Rosin went on to note that in 2010, for the first time in history, women became the majority of the workforce. They are still behind in terms of leadership, but that may be changing too. The latest U.S. Census reports that women owned 7.8 million nonfarm American businesses in 2007, amounting to little more than half of the 13.9 million businesses owned by men. But a closer look at the trends in ownership over time reveals quite a difference in pace: since 2002, the number of women-owned nonfarm business grew by 20.1 percent. The total number of businesses owned by men, on the other hand, grew by just 5.5 percent. Women, it seems, are catching up fast.


Are females better suited to thrive in the changing economy? Yes, said Rosin—in fact, women enjoy an advantage even before they enter the workforce.  “Most economists agree that what you need to get ahead these days is pretty simple; it’s just a college degree,” she said. “But women, for some reason, are much better these days at getting college degrees than men. For every two men who get a college degree, three women will do the same.”

Hoff Sommers agreed, calling it “a matter of grave concern” and proposing that we change the educational system in order to make school more engaging for boys. “The reasons for girls’ educational success [are] complicated, and surely have something to do with a complex combination of innate and cultural differences,” she said.

Those differences also help women outside of the classroom, especially in today’s economic climate. The American recession has hit men particularly hard, and a 2010 report from the Federal Reserve Bank of New York highlights the alarming trends. Authors Ayşegül Şahin, Joseph Song and Bart Hobij note that “a breakdown of employment figures shows that men have been affected more adversely than women during the economic downturn.” Men’s unemployment rate in August of 2009 hit 11 percent, compared to just 8.3 percent for women. This is the largest gender gap since the postwar era—and the first time women are coming out on top.

Why are men more vulnerable in tough times? According to the report, “this disparity can be traced in large part to… the fact that job losses have been highly concentrated in the goods-producing industries of manufacturing and construction, which generally employ a higher proportion of male workers.” In other words, the types of jobs men have traditionally performed are increasingly outsourced, automated or obsolete.

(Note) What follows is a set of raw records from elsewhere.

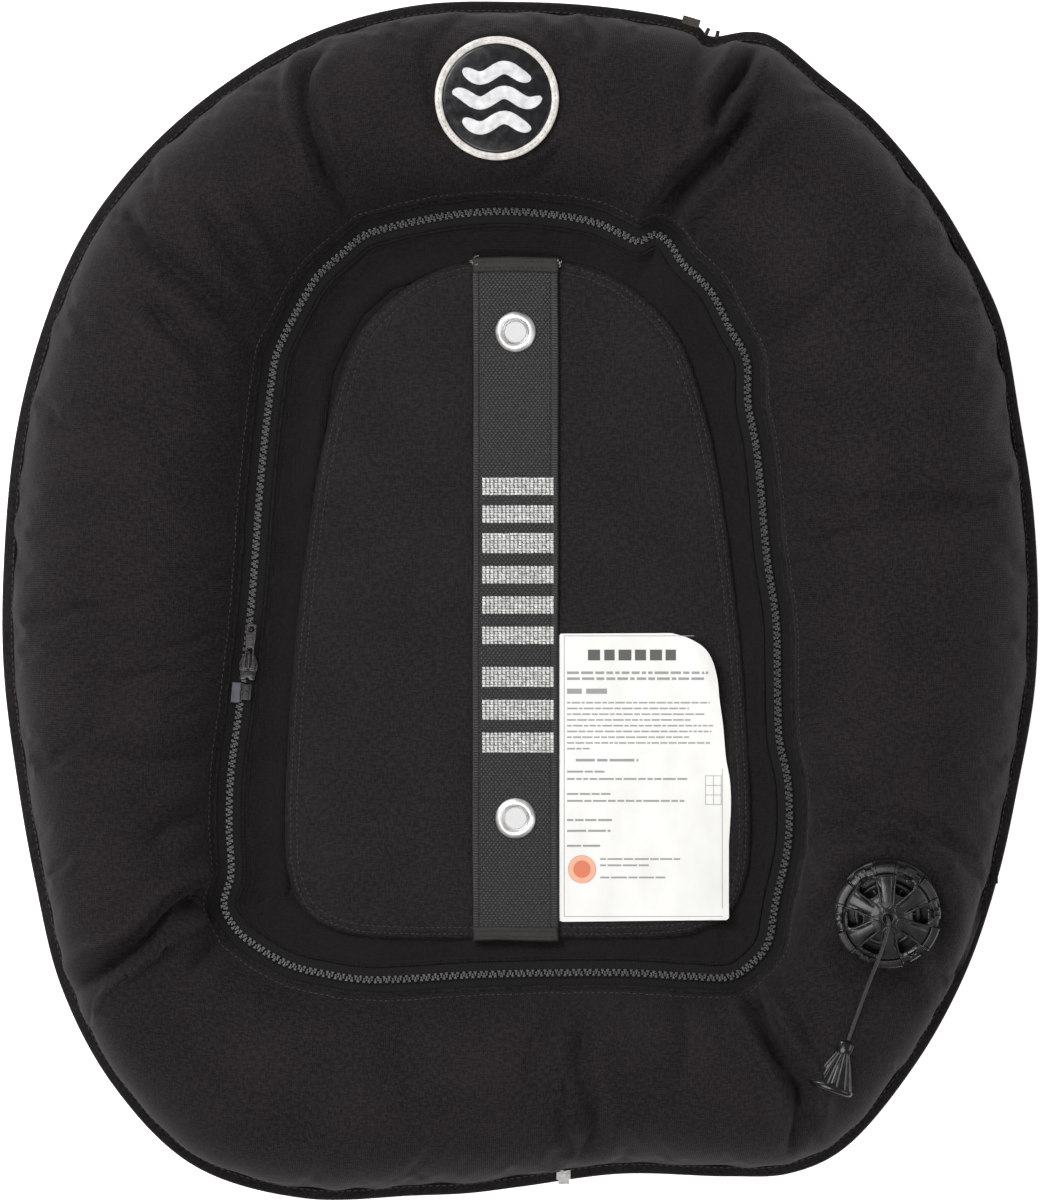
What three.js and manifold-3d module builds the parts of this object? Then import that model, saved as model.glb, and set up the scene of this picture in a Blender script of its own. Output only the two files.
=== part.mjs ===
// Ring-shaped buoyancy wing for twin cylinders, lying with the diver's side up.
// Millimetres, +Z up, +Y towards the diver's head. The floor is z = 0.
import * as THREE from 'three';
import { mergeVertices } from 'three/addons/utils/BufferGeometryUtils.js';
import Module from 'manifold-3d';

const wasm = await Module();
wasm.setup();

// Driving dimensions
const boltSpacing = 279.4;            // 11 inch backplate bolt spacing
const boltX = -2.6;
const upperBoltY = 154;
const lowerBoltY = upperBoltY - boltSpacing;
const gap = 0.3;                      // clearance between touching pieces
const ringSteps = 48;

const clothThickness = 2;
const crownHeight = 108;              // top of the diver's side
const headCrownDrop = 5;              // the head end is a little flatter
const seamHeight = 55;                // outer seam
const seamWidth = 6.5;
const zipHeight = 60;
const zipHalfWidth = 7.6;
const teethWidth = 2;
const hoseClearance = 31;             // underside over the hose
const roundness = 2.6;                // superellipse power of the tube section
const flattening = 9;                 // how far the floor presses the underside up
const bladderInset = 6;

const panelBase = 50;
const panelTop = 52.5;
const padTop = 57.5;
const webbingTop = 60.3;
const webbingHalfWidth = 25;
const bandTop = 61.6;
const eyeletBore = 5.95;
const eyeletBarrel = 6.75;
const eyeletFlange = 11.75;

const badgeCentre = [-13.2, 286.6];
const badgeRadius = 35.5;
const valvePlace = [209.6, -178, crownHeight];
const valveTilt = 12 * Math.PI / 180;
const valveRadius = 30.5;
const poppetRadius = 19;

const elbowPlace = [61, 322];
const hoseRadius = 13;
const hoseHeight = 15.6;

// Seen from above: the outer edge of the seam and the middle of the zip teeth
const outerEdge = [
  [298, 0], [295, 55], [286, 110], [268, 180], [240, 230], [200, 277], [150, 315], [100, 332],
  [50, 341], [0, 344], [-60, 342], [-119, 326], [-171, 296], [-216, 257], [-251, 211], [-274, 158],
  [-290, 95], [-297, 20], [-297, -40], [-289, -105], [-279, -161], [-264, -222], [-234, -279],
  [-188, -325], [-125, -344], [-60, -341], [0, -336], [58, -330], [120, -331], [183, -317],
  [226, -269], [256, -215], [275, -159], [287, -104], [296, -52],
];
const zipLine = [
  [0, 223], [43, 217], [67, 206], [80, 210], [93, 194], [111, 176], [130, 138], [136, 86],
  [142, 23], [148, -56], [151, -90], [155, -120], [148, -170], [141, -200], [125, -216],
  [60, -214], [-22, -215], [-87, -218], [-130, -210], [-155, -194], [-170, -175], [-166, -150],
  [-167, -109], [-161, -61], [-154, 0], [-149, 67], [-142, 118], [-128, 166], [-103, 198],
  [-75, 214], [-32, 222],
];
// Half of the pad's outline, head end first; the other half mirrors it
const padHalfOutline = [
  [24, 195], [50, 188], [72, 174], [92, 152], [105, 118], [115, 75], [123, 20], [129, -35],
  [133, -95], [134, -130], [132, -158], [121, -181], [98, -192], [60, -195], [24, -195],
];

const finish = (color, roughness, metalness = 0) => (
  new THREE.MeshStandardMaterial({ color, roughness, metalness })
);
const materials = {
  cordura: finish(0x232021, 0.9),
  lining: finish(0x2b2a2c, 0.6),
  tape: finish(0x2a2b2b, 0.85),
  teeth: finish(0x141414, 0.5),
  webbing: finish(0x3a3c3c, 0.85),
  nickel: finish(0xd9d9d6, 0.25, 1),
  paper: finish(0xf6f5f0, 0.7),
  rubber: finish(0x101011, 0.6),
  ring: finish(0xdcd7d4, 0.5),
  plastic: finish(0x161617, 0.35),
  steel: finish(0xb8babb, 0.3, 1),
  film: finish(0x7d8592, 0.5),
  seal: finish(0x4a1d1a, 0.7),
};

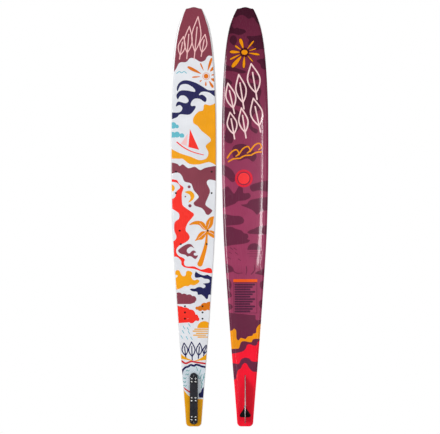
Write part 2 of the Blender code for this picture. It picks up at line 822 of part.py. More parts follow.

Even outside of the manufacturing sector, women have certain traits that help them succeed in business. The Suit spoke with Patricia Werhane, executive director of the Institute for Business and Professional Ethics at DePaul University and a co-author of “Women in Business: The Changing Face of Leadership.” To write the book, Werhane and her colleagues spoke with 22 of the most successful women in the United States.

“We wanted to see if there were some characteristics of these women that were not the standard characteristics of leaders,” she said. “And we discovered that most of them are very collaborative. Most of them work in teams rather than as individuals. They try to flatten the hierarchy in their organizations, they encourage others and they hire people who are smarter than they are.”

This kind of behavior is essential for success during a recession, and Werhane pointed out numerous studies confirming that collaboration yields profit. One 2010 report published in Science Magazine, for instance, found that business performance tends to depend heavily on “a general collective intelligence.”  Authors Anita Williams Woolley, Christopher F. Chabris, Alex Pentland, Nada Hashmi and Thomas W. Malone posit that this collective intelligence is “not strongly correlated with average or maximum individual intelligence of group members, but is correlated with the average social sensitivity of group members, the equality in distribution of conversational turn-taking, and the proportion of females in the group.” If it’s true that women are less individualistic and more open to input from others, they have a big leg up on profitable decision-making.

A look at the track record of American enterprise over the last few years reveals the proof in the pudding. By example, Abrams shared some illuminating statistics on the male-dominated finance industry during the debate. “Female hedge fund managers outperformed their male counterparts from 2000 to 2009…by a whopping three percent. Business Week reported that when the downturn began, funds run by women lost 9.6 percent, compared to 19 percent for men,” he said, attributing this to men’s tendency to take more risks based on less information and with less input from others. “All other things equal, anyone who wants to make money ought to go with a woman.”


Still, there are some important industries where women still lag considerably: math, science, engineering and technology. The U.S. Chamber of Commerce reports that women hold less than 25 percent of jobs in these areas, noting that “this has been the case throughout the past decade, even as college-educated women have increased their share of the overall workforce.”

But to hear Rosin and Abrams tell it, women are still on the verge of flipping the scenario across the board—math and science may simply be the toughest nuts to crack. “Men have been at this for 40,000 years, and women have been at this for 40,” quipped Rosin. “So of course the world does not flip upside-down overnight.”

Abrams concluded with his own thoughts on why women aren’t quite there yet. “Three reasons,” he said. “One: married or unmarried, they’re still primarily responsible for childcare. Two: they often lack the overconfidence of men. And three: sexism. Number one may not ever change for certain. Numbers two and three will. They must. And then us men are in big trouble.”